Y así, sonando ya los primeros acordes de la balada de Tom Waits Innocent When You Dream –título que evoca, tal vez, el valor del carácter evasivo del sueño frente a la realidad– con la cadencia de un vals, Wang, el director de la película, nos introduce en un maravilloso corto en blanco y negro donde somos testigos de un encuentro navideño atípico, inesperado e improbable entre Auggie y la abuelita Ethel (Clarice Taylor) en el que aquel, con sus mentiras, exageraciones y quimeras, hace feliz a esta que, desde su ceguera, fía las mismas a la voz de Auggie –como ya le sucedió a Paul–, en las que posiblemente sean sus últimas Navidades, volviendo a incidir en el valor que la fabulación puede tener para hacer más llevadera y soportable la realidad cotidiana.
Es de destacar el gran acierto de guionista y director al haber evitado la tentación de presentarnos el referido corto narrado por la voz en off de Auggie, ofreciéndonos así dos versiones independientes y sucesivas, la oral y la fílmica –con un inserto elíptico de la literaria– del mismo cuento, y condensando en pocos minutos el devenir que a lo largo de los siglos ha tenido la trasmisión de historias, desde las escuchadas de boca de un narrador alrededor de una hoguera hasta las visionadas de forma solitaria en una pantalla, pasando por las leídas en las miríadas de páginas escritas a lo largo de la historia.
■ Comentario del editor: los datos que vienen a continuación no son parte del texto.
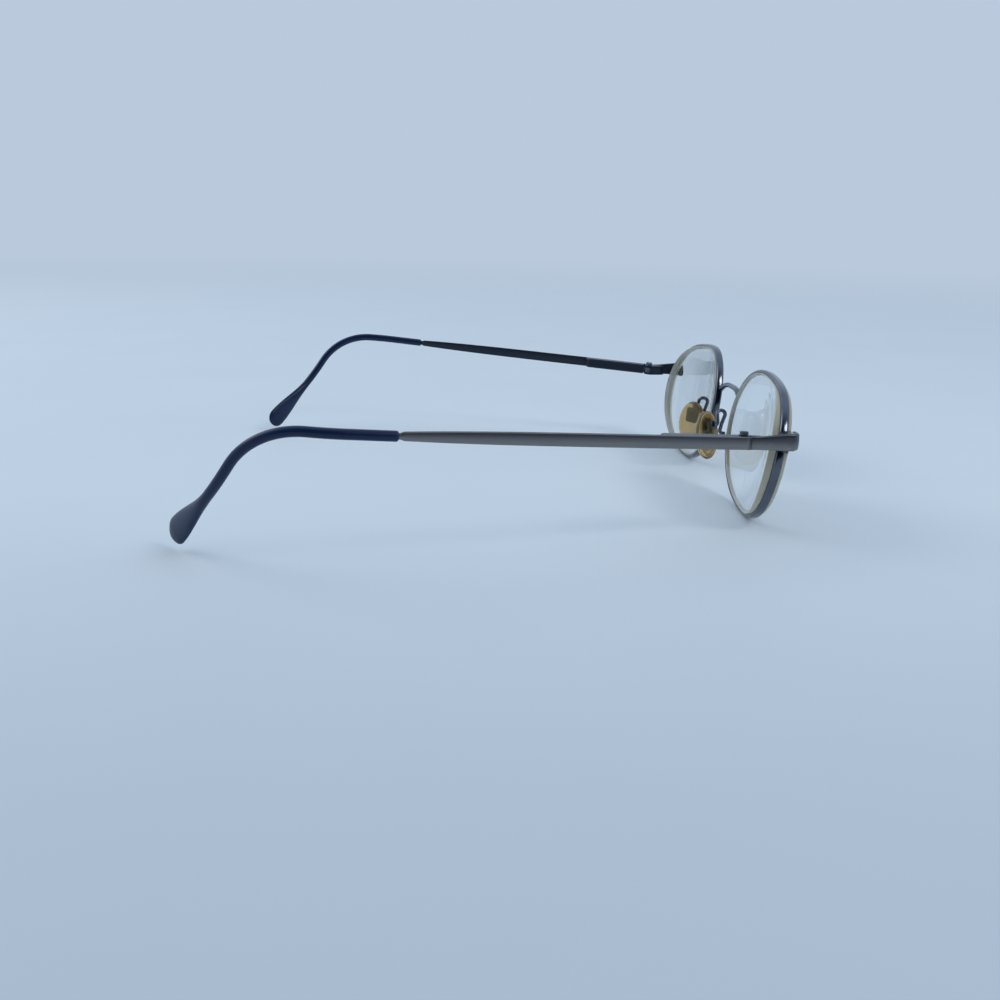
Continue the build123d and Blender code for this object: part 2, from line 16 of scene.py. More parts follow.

Solo un pero. Nunca he entendido –y tengo que reconocer que siempre me ha molestado– la presencia de los principales títulos de crédito en un azulón exasperante, introduciendo un ruido innecesario y manchando un evocador blanco y negro, con toda su gama de grises.
Pues bien, el artículo acaba aquí, esperando que si alguien, alguna vez, lo lee, sea en el día de Navidad o en pleno mes de agosto haya disfrutado de él y le haya hecho apreciar el valor que en la vida tienen los cuentos, las leyendas y las narraciones, la creación de historias en definitiva, ya sean estas verdaderas o falsas.
Por cierto, si consideramos la vida como ese gran relato del que somos protagonistas, ¿quién es su creador?, ¿tal vez los dioses? Pero, de ser así, ¿no son estos una creación de los hombres? Como vemos, una verdadera trama austeriana.